A run of records:
========================================================================

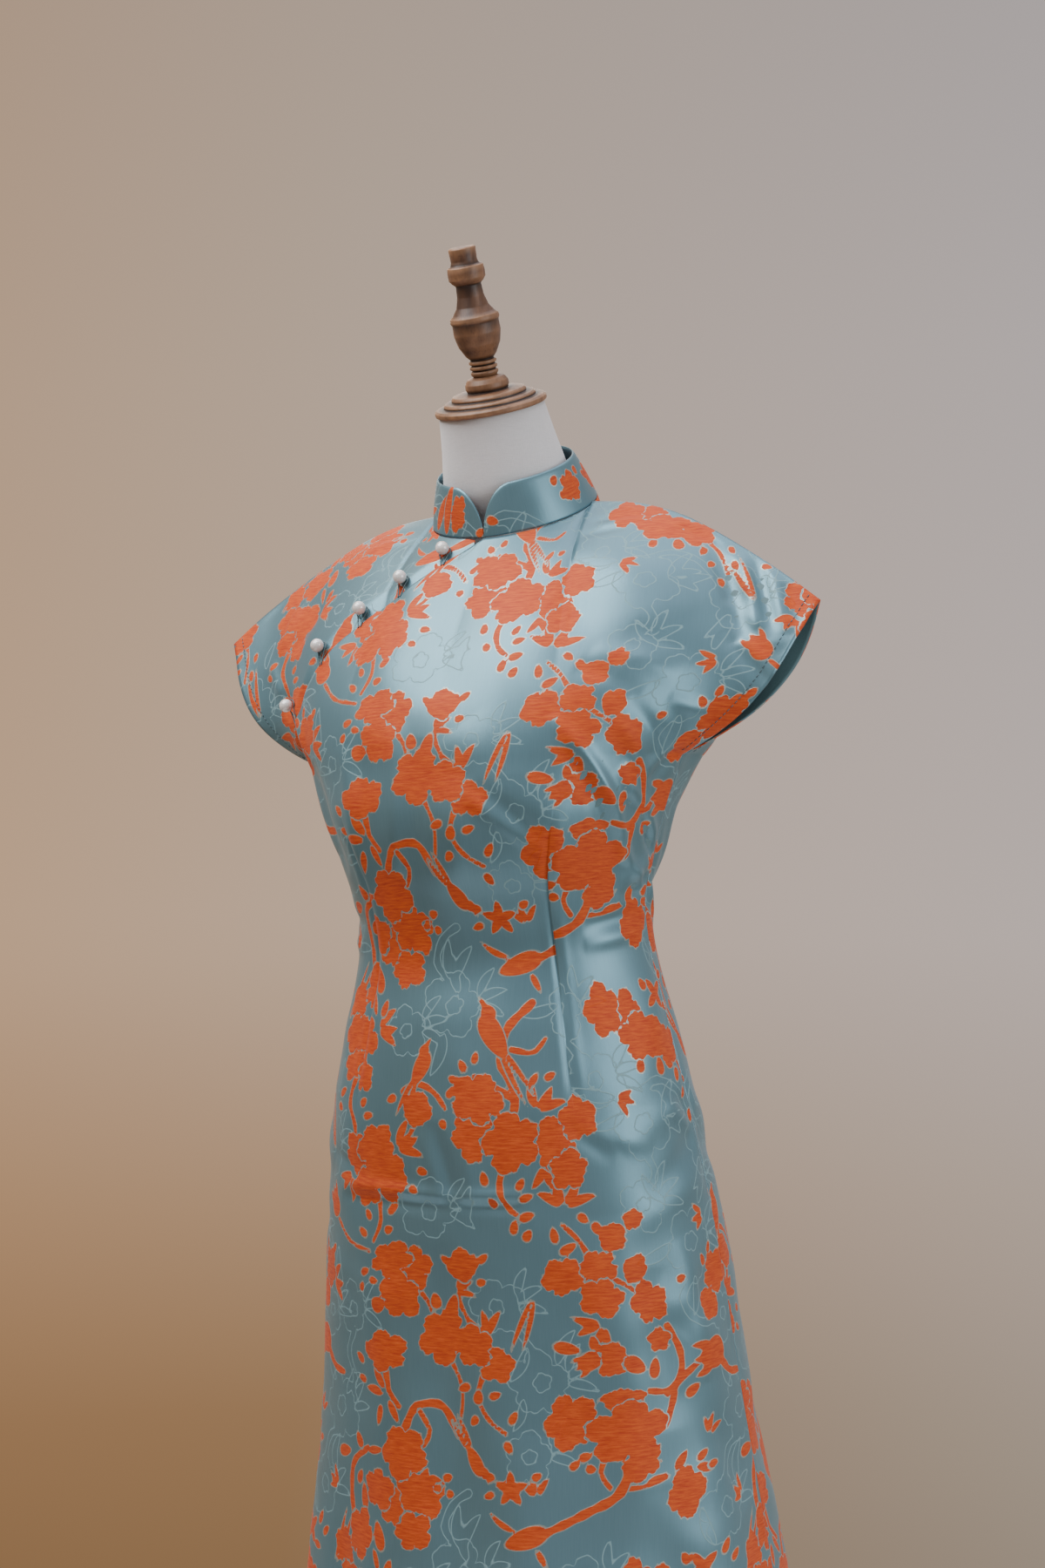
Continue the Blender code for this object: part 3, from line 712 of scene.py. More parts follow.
    def plume(self, x: float, y: float, length: float, turn: float, strands: int = 2) -> None:
        """Draw fine strands that run off together and part towards their tips."""
        for n in range(strands):
            aside = n - (strands - 1) / 2
            reach = length * (1 - 0.16 * abs(aside) - 0.08 * (n % 2))
            c, s = math.cos(math.radians(turn)), math.sin(math.radians(turn))
            px, py = x - 2.3 * aside * s, y + 2.3 * aside * c
            self.leaf(px, py, reach, 4.8, turn + 8 * aside, 1.4 * aside)

    def bird(self, x: float, y: float, size: float, turn: float, flip: float = 1.0) -> None:
        """Draw a small long-tailed bird."""
        c, s = math.cos(math.radians(turn)), math.sin(math.radians(turn))

        def at(a: float, b: float) -> tuple[float, float]:
            """Turn the bird's own places into places of the repeat."""
            return x + (a * c - b * flip * s) * size, y + (a * s + b * flip * c) * size

        self.oval(*at(0, 0), size * 0.92, size * 0.42, turn + 180)
        self.oval(*at(0.44, 0.12), size * 0.34, size * 0.28, turn)
        self.leaf(*at(0.54, 0.14), size * 0.26, size * 0.12, turn - 10 * flip)
        self.plume(*at(-0.28, 0), size * 1.30, turn + 180, 2)


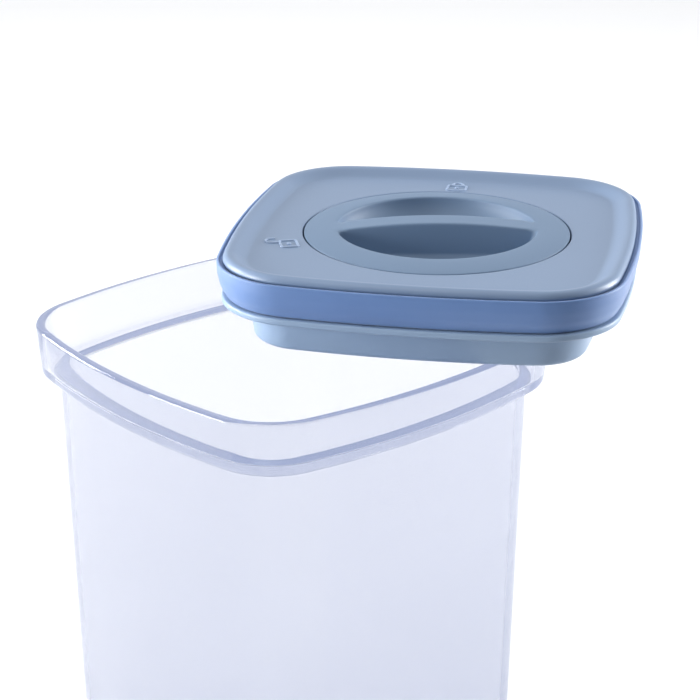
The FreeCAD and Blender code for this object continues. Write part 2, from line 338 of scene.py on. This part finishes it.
def painted_shade_paper(name, away):
    """Floor paper with painted shade: it fades from near white behind the canister to dark grey on the
    camera's side.
    """
    material, nodes, links, shader = new_material(name)
    coords = nodes.new("ShaderNodeTexCoord")
    depth = nodes.new("ShaderNodeVectorMath")
    depth.operation = "DOT_PRODUCT"
    depth.inputs[1].default_value = away
    links.new(coords.outputs["Object"], depth.inputs[0])
    fade = nodes.new("ShaderNodeMapRange")
    fade.inputs["From Min"].default_value = -0.45
    fade.inputs["From Max"].default_value = 1.0
    links.new(depth.outputs["Value"], fade.inputs["Value"])
    # painted shade: dark grey on the camera's side, near white behind the canister
    front, back = (0.28, 0.29, 0.31), (0.98, 0.98, 0.985)
    tone = ramp(nodes, links, fade.outputs["Result"], front, back, 0.0, 1.0)
    for position, level in ((0.32, 0.70), (0.62, 0.82)):
        tone.color_ramp.elements.new(position).color = (level, level, level * 1.01, 1)
    links.new(tone.outputs["Color"], shader.inputs["Base Color"])
    shader.inputs["Roughness"].default_value = 0.9
    shader.inputs["Specular IOR Level"].default_value = 0.1
    return material


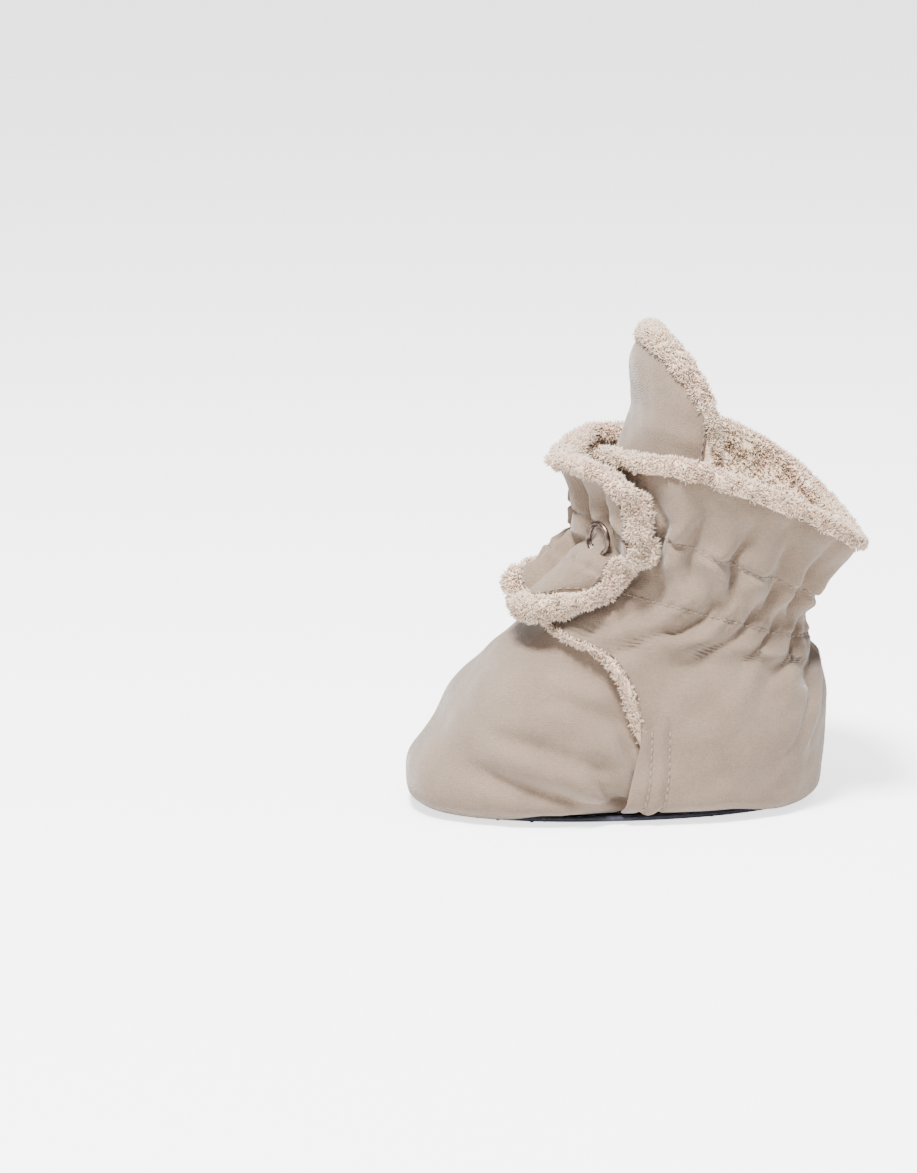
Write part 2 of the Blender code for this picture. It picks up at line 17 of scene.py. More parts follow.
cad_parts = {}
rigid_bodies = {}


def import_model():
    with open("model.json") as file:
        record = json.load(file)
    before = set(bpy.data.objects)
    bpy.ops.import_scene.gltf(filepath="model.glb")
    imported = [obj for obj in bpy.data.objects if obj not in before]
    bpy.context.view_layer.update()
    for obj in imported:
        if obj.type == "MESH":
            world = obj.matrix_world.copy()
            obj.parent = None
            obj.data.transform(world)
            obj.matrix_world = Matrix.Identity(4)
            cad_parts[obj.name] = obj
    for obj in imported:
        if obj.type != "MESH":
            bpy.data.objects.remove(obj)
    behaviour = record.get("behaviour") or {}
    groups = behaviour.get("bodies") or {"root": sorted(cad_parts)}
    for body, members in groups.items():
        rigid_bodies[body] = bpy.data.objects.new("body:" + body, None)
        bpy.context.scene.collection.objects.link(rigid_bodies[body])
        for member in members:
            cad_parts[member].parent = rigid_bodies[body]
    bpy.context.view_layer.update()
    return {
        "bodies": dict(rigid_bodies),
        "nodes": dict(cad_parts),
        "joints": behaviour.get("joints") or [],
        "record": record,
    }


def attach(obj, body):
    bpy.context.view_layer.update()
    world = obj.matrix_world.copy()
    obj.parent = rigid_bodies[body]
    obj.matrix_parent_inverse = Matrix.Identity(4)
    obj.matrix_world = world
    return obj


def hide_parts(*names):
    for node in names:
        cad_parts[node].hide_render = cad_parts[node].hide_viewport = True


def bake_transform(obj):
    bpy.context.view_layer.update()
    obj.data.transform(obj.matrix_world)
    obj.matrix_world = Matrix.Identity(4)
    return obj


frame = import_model()
MM = 0.001

def into_scene(name, data):
    """A new object with this data, in the scene."""
    ob = bpy.data.objects.new(name, data)
    bpy.context.scene.collection.objects.link(ob)
    return ob


# %% [markdown]
# ## The camera and the studio
# The camera looks at the snap side from a little above, through a long lens, so the bootie
# shows almost no perspective. The floor is one large pale sheet under soft light. The sheet
# shines only towards the camera, so it looks white without filling in the shadows of the folds.

# %% Camera
def look_from(azimuth, elevation, target, distance, lens):
    """A camera on a long lens, turned to its target."""
    a, e = math.radians(azimuth), math.radians(elevation)
    back = Vector((math.sin(a) * math.cos(e), -math.cos(a) * math.cos(e), math.sin(e)))
    data = bpy.data.cameras.new("studio_camera")
    data.lens = lens
    camera = into_scene("studio_camera", data)
    camera.location = Vector(target) + back * distance
    camera.rotation_euler = back.to_track_quat("Z", "Y").to_euler()
    bpy.context.scene.camera = camera
    return camera


camera = look_from(173.0, 12.0, (0.0470, 0.0, 0.0585), 1.15, 134.0)
print("camera at", tuple(round(c, 3) for c in camera.location))

# %% Floor, sky and lights
def plain_material(name, colour, roughness):
    mat = bpy.data.materials.new(name)
    mat.use_nodes = True
    node = mat.node_tree.nodes["Principled BSDF"]
    node.inputs["Base Color"].default_value = (*colour, 1.0)
    node.inputs["Roughness"].default_value = roughness
    return mat


def studio():
    bm = bmesh.new()
    bmesh.ops.create_grid(bm, x_segments=1, y_segments=1, size=6.0)
    mesh = bpy.data.meshes.new("studio_floor")
    bm.to_mesh(mesh)
    bm.free()
    paper = plain_material("studio_paper", (0.88, 0.88, 0.88), 0.9)
    glow = paper.node_tree.nodes["Principled BSDF"].inputs
    glow["Emission Color"].default_value = (1.0, 1.0, 1.0, 1.0)
    sight = paper.node_tree.nodes.new("ShaderNodeLightPath")
    shine = paper.node_tree.nodes.new("ShaderNodeMath")
    shine.operation = "MULTIPLY"
    shine.inputs[1].default_value = 2.1
    paper.node_tree.links.new(sight.outputs["Is Camera Ray"], shine.inputs[0])
    paper.node_tree.links.new(shine.outputs["Value"], glow["Emission Strength"])
    mesh.materials.append(paper)
    into_scene("studio_floor", mesh)
    world = bpy.data.worlds.new("studio_sky")
    world.use_nodes = True
    sky = world.node_tree.nodes["Background"]
    sky.inputs["Color"].default_value = (1.0, 1.0, 1.0, 1.0)
    sky.inputs["Strength"].default_value = 0.62
    bpy.context.scene.world = world


def soft_light(name, place, target, size, power):
    data = bpy.data.lights.new(name, "AREA")
    data.shape = "DISK"
    data.size = size
    data.energy = power
    lamp = into_scene(name, data)
    lamp.location = place
    lamp.rotation_euler = (Vector(place) - Vector(target)).to_track_quat("Z", "Y").to_euler()


studio()
soft_light("key_light", (0.30, 0.48, 1.20), (0.0, 0.0, 0.05), 0.32, 66.0)
soft_light("top_light", (-0.2, 0.1, 1.3), (0.0, 0.0, 0.05), 1.0, 16.0)

# %% [markdown]
# ## The three cloth surfaces
# The outer of a soft shoe is a few flat panels pulled into a foot's shape. Here each panel is a
# fine grid bent onto a smooth surface: the ankle surface carries the heel panel, its collar and
# the flap, the toe surface carries the toe panel, and the tongue surface carries the tongue.
# A surface is a stack of level loops, so a formula gives any point on it.

# %% Tables of the surfaces, in millimetres
# back x, back z, widest x, widest z, front x, front z, half width, roundness
ankle_rows = np.array([
    (-46.5, 2.8, -8.0, 2.8, 58.0, 2.8, 29.5, 2.6),
    (-50.6, 6.0, -8.0, 5.9, 60.0, 5.9, 33.3, 2.6),
    (-52.4, 14.5, -8.0, 15.0, 58.0, 15.0, 34.9, 2.6),
    (-52.8, 24.0, -9.0, 26.0, 52.0, 26.0, 35.2, 2.6),
    (-51.6, 32.0, -10.0, 37.0, 45.0, 38.0, 34.2, 2.5),
    (-49.2, 38.5, -12.0, 46.0, 37.0, 48.5, 32.2, 2.4),
    (-46.0, 43.5, -13.0, 53.5, 22.0, 60.0, 30.2, 2.2),
    (-44.4, 49.0, -14.0, 61.0, 11.2, 69.0, 29.4, 2.0),
    (-46.0, 54.5, -15.0, 68.0, 9.4, 77.0, 29.8, 2.0),
    (-51.5, 59.0, -16.0, 76.0, 9.8, 84.0, 32.4, 2.0),
    (-57.4, 64.0, -17.0, 84.5, 10.8, 89.5, 35.8, 2.0),
    (-60.4, 69.5, -18.0, 91.5, 11.6, 93.5, 38.0, 2.0),
    (-61.0, 74.0, -18.0, 95.5, 12.2, 96.5, 38.6, 2.0),
])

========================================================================

> _Written exercise_: Using the records above, find and show each line with the string "More".

> _Answer in full_:
Continue the Blender code for this object: part 3, from line 712 of scene.py. More parts follow.
Write part 2 of the Blender code for this picture. It picks up at line 17 of scene.py. More parts follow.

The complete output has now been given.